## start

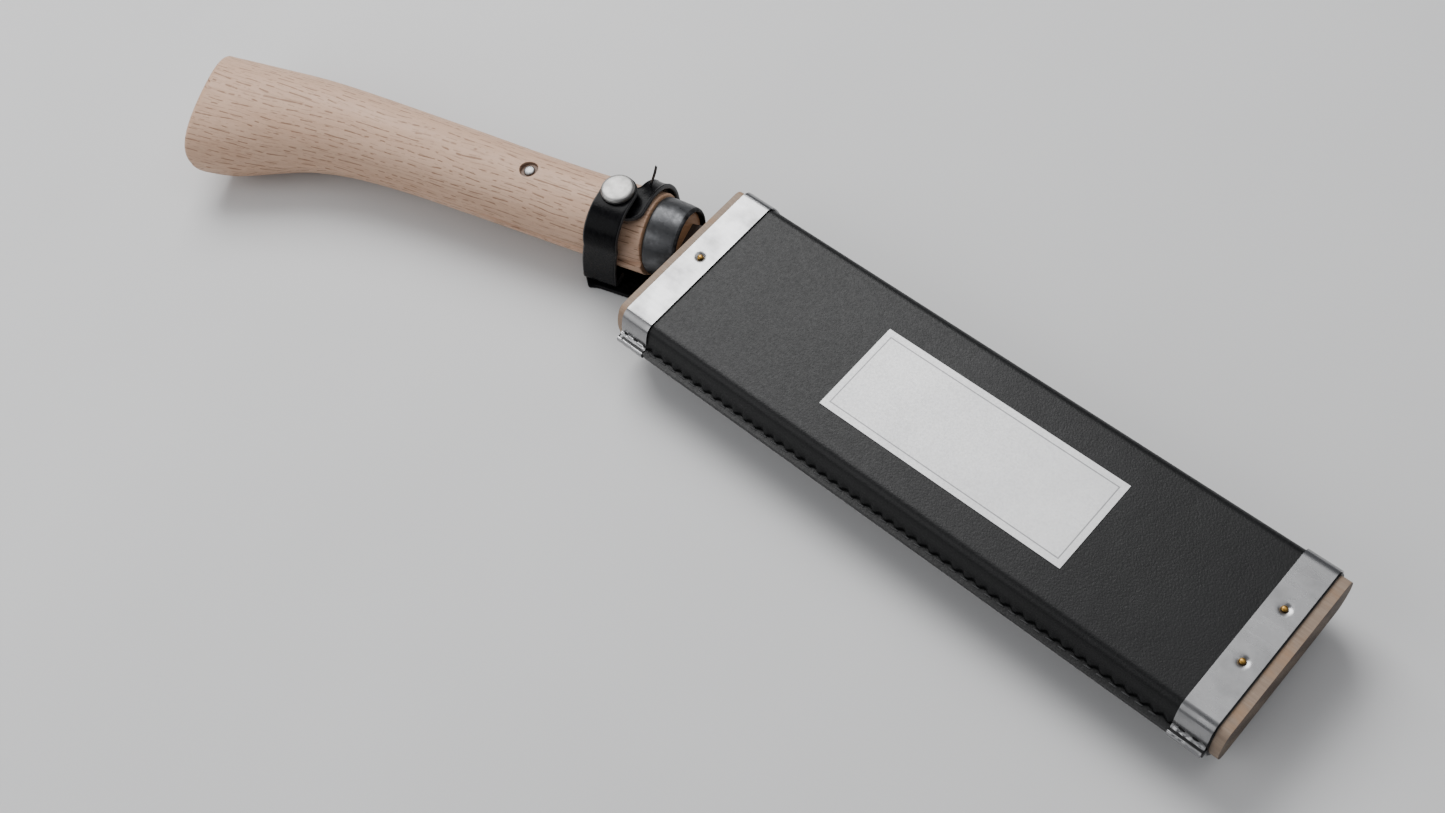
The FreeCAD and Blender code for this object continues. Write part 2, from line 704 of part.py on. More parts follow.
def make_thread_tail():
    """The sealed end of the arm's sewing thread, which stands up from the far arm."""
    turn = math.radians(size("strap_turn"))
    lean = FreeCAD.Vector(0.28, 0.24, 0.93)
    foot = FreeCAD.Vector(
        size("strap_x") + size("tail_u") * math.cos(turn) - size("tail_v") * math.sin(turn),
        size("strap_y") + size("tail_u") * math.sin(turn) + size("tail_v") * math.cos(turn),
        size("far_under + strap_thick + tail_clear"))
    tail = doc.addObject("Part::Cylinder", "thread_tail")
    tail.setExpression("Radius", "sizes.tail_round")
    tail.setExpression("Height", "sizes.tail_long")
    tail.Placement = FreeCAD.Placement(foot, FreeCAD.Rotation(FreeCAD.Vector(0, 0, 1), lean))


# ---------------------------------------------------------------- knife

def blade_points(grow):
    """The forging's outline with its tang, all sides moved out by grow."""
    turn = math.radians(size("ferrule_turn"))
    face_x = "(sizes.ferrule_x + %.6f * sizes.ferrule_long)" % math.cos(turn)
    face_y = "(sizes.ferrule_y + %.6f * sizes.ferrule_long)" % math.sin(turn)
    across = (-math.sin(turn), math.cos(turn))
    half = "(sizes.tang_half + %s)" % grow
    tip_half = "(sizes.tang_tip_half + %s)" % grow
    end = "(sizes.blade_start + sizes.blade_long)"
    return [
        ("sizes.blade_start", "-sizes.blade_half"),
        (end, "-sizes.blade_half"),
        (end + " - sizes.blade_slant", "sizes.blade_half"),
        ("sizes.blade_start + sizes.neck_spine", "sizes.blade_half"),
        ("%s + %.6f * %s" % (face_x, across[0], half), "%s + %.6f * %s" % (face_y, across[1], half)),
        ("sizes.tang_tip_x + %.6f * %s" % (across[0], tip_half) + " - " + grow,
         "sizes.tang_tip_y + %.6f * %s" % (across[1], tip_half)),
        ("sizes.tang_tip_x - %.6f * %s" % (across[0], tip_half) + " - " + grow,
         "sizes.tang_tip_y - %.6f * %s" % (across[1], tip_half)),
        ("%s - %.6f * %s" % (face_x, across[0], half), "%s - %.6f * %s" % (face_y, across[1], half)),
        ("sizes.blade_start", "sizes.neck_edge"),
    ]


def make_blade():
    """The forging: blade, neck and tang in one, with a core of hard steel let into its edge."""
    body = new_body("forging")
    outline = new_sketch(body, "XY_Plane", "forging_outline", MIDDLE)
    draw_outline(outline, blade_points("0"))
    pad(body, "forging_pad", outline, "sizes.blade_thick", True)
    for side, sign in (("upper", "+"), ("lower", "-")):
        bevel = new_sketch(body, "YZ_Plane", "bevel_%s" % side, "sizes.blade_start")
        face = MIDDLE + " %s sizes.blade_thick / 2" % sign
        draw_outline(bevel, [("-sizes.blade_half - 1", face + " %s 1" % sign),
                             ("-sizes.blade_half - 1", MIDDLE + " %s sizes.edge_thick / 2" % sign),
                             ("-sizes.blade_half", MIDDLE + " %s sizes.edge_thick / 2" % sign),
                             ("-sizes.blade_half + sizes.bevel_high", face),
                             ("-sizes.blade_half + sizes.bevel_high", face + " %s 1" % sign)])
        pocket(body, "bevel_cut_%s" % side, bevel, "2 * sizes.blade_long + 40")
    strip = box("core_strip", "sizes.blade_start - 1", "-sizes.blade_half - 1",
                MIDDLE + " - sizes.core_thick / 2", "sizes.blade_long + 2",
                "sizes.core_high + 1", "sizes.core_thick")
    common("edge_steel", body, strip)
    hole = cylinder("tang_hole", "sizes.pin_x", "sizes.pin_y", "0",
                    "sizes.pin_shank + sizes.hole_slack", "sizes.cutter_through")
    cut("blade", body, fuse("blade_cuts", [strip, hole]))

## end

Using the data above, reproduce every line exactly.

*TASK RESULT*:
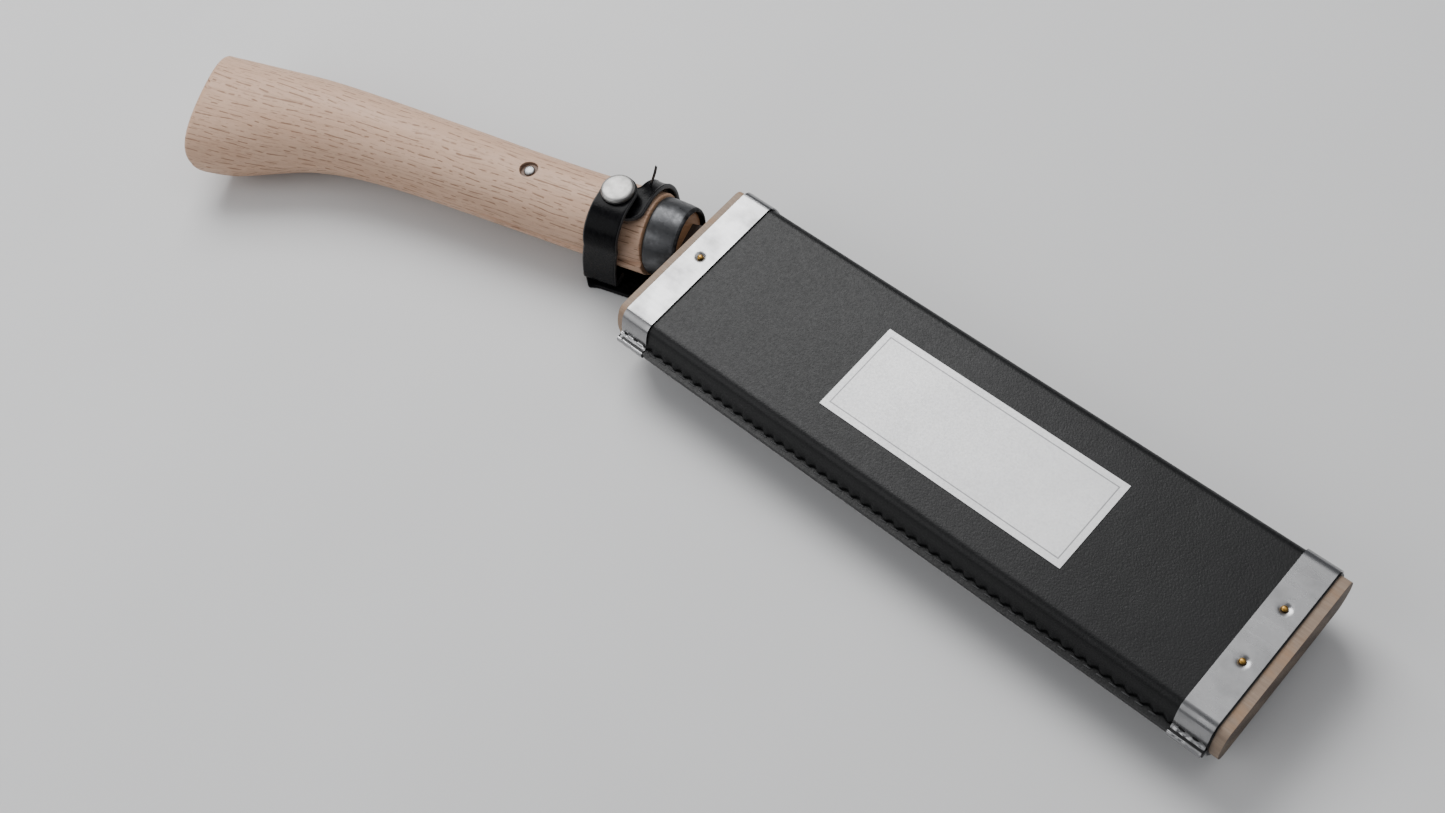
The FreeCAD and Blender code for this object continues. Write part 2, from line 704 of part.py on. More parts follow.
def make_thread_tail():
    """The sealed end of the arm's sewing thread, which stands up from the far arm."""
    turn = math.radians(size("strap_turn"))
    lean = FreeCAD.Vector(0.28, 0.24, 0.93)
    foot = FreeCAD.Vector(
        size("strap_x") + size("tail_u") * math.cos(turn) - size("tail_v") * math.sin(turn),
        size("strap_y") + size("tail_u") * math.sin(turn) + size("tail_v") * math.cos(turn),
        size("far_under + strap_thick + tail_clear"))
    tail = doc.addObject("Part::Cylinder", "thread_tail")
    tail.setExpression("Radius", "sizes.tail_round")
    tail.setExpression("Height", "sizes.tail_long")
    tail.Placement = FreeCAD.Placement(foot, FreeCAD.Rotation(FreeCAD.Vector(0, 0, 1), lean))


# ---------------------------------------------------------------- knife

def blade_points(grow):
    """The forging's outline with its tang, all sides moved out by grow."""
    turn = math.radians(size("ferrule_turn"))
    face_x = "(sizes.ferrule_x + %.6f * sizes.ferrule_long)" % math.cos(turn)
    face_y = "(sizes.ferrule_y + %.6f * sizes.ferrule_long)" % math.sin(turn)
    across = (-math.sin(turn), math.cos(turn))
    half = "(sizes.tang_half + %s)" % grow
    tip_half = "(sizes.tang_tip_half + %s)" % grow
    end = "(sizes.blade_start + sizes.blade_long)"
    return [
        ("sizes.blade_start", "-sizes.blade_half"),
        (end, "-sizes.blade_half"),
        (end + " - sizes.blade_slant", "sizes.blade_half"),
        ("sizes.blade_start + sizes.neck_spine", "sizes.blade_half"),
        ("%s + %.6f * %s" % (face_x, across[0], half), "%s + %.6f * %s" % (face_y, across[1], half)),
        ("sizes.tang_tip_x + %.6f * %s" % (across[0], tip_half) + " - " + grow,
         "sizes.tang_tip_y + %.6f * %s" % (across[1], tip_half)),
        ("sizes.tang_tip_x - %.6f * %s" % (across[0], tip_half) + " - " + grow,
         "sizes.tang_tip_y - %.6f * %s" % (across[1], tip_half)),
        ("%s - %.6f * %s" % (face_x, across[0], half), "%s - %.6f * %s" % (face_y, across[1], half)),
        ("sizes.blade_start", "sizes.neck_edge"),
    ]


def make_blade():
    """The forging: blade, neck and tang in one, with a core of hard steel let into its edge."""
    body = new_body("forging")
    outline = new_sketch(body, "XY_Plane", "forging_outline", MIDDLE)
    draw_outline(outline, blade_points("0"))
    pad(body, "forging_pad", outline, "sizes.blade_thick", True)
    for side, sign in (("upper", "+"), ("lower", "-")):
        bevel = new_sketch(body, "YZ_Plane", "bevel_%s" % side, "sizes.blade_start")
        face = MIDDLE + " %s sizes.blade_thick / 2" % sign
        draw_outline(bevel, [("-sizes.blade_half - 1", face + " %s 1" % sign),
                             ("-sizes.blade_half - 1", MIDDLE + " %s sizes.edge_thick / 2" % sign),
                             ("-sizes.blade_half", MIDDLE + " %s sizes.edge_thick / 2" % sign),
                             ("-sizes.blade_half + sizes.bevel_high", face),
                             ("-sizes.blade_half + sizes.bevel_high", face + " %s 1" % sign)])
        pocket(body, "bevel_cut_%s" % side, bevel, "2 * sizes.blade_long + 40")
    strip = box("core_strip", "sizes.blade_start - 1", "-sizes.blade_half - 1",
                MIDDLE + " - sizes.core_thick / 2", "sizes.blade_long + 2",
                "sizes.core_high + 1", "sizes.core_thick")
    common("edge_steel", body, strip)
    hole = cylinder("tang_hole", "sizes.pin_x", "sizes.pin_y", "0",
                    "sizes.pin_shank + sizes.hole_slack", "sizes.cutter_through")
    cut("blade", body, fuse("blade_cuts", [strip, hole]))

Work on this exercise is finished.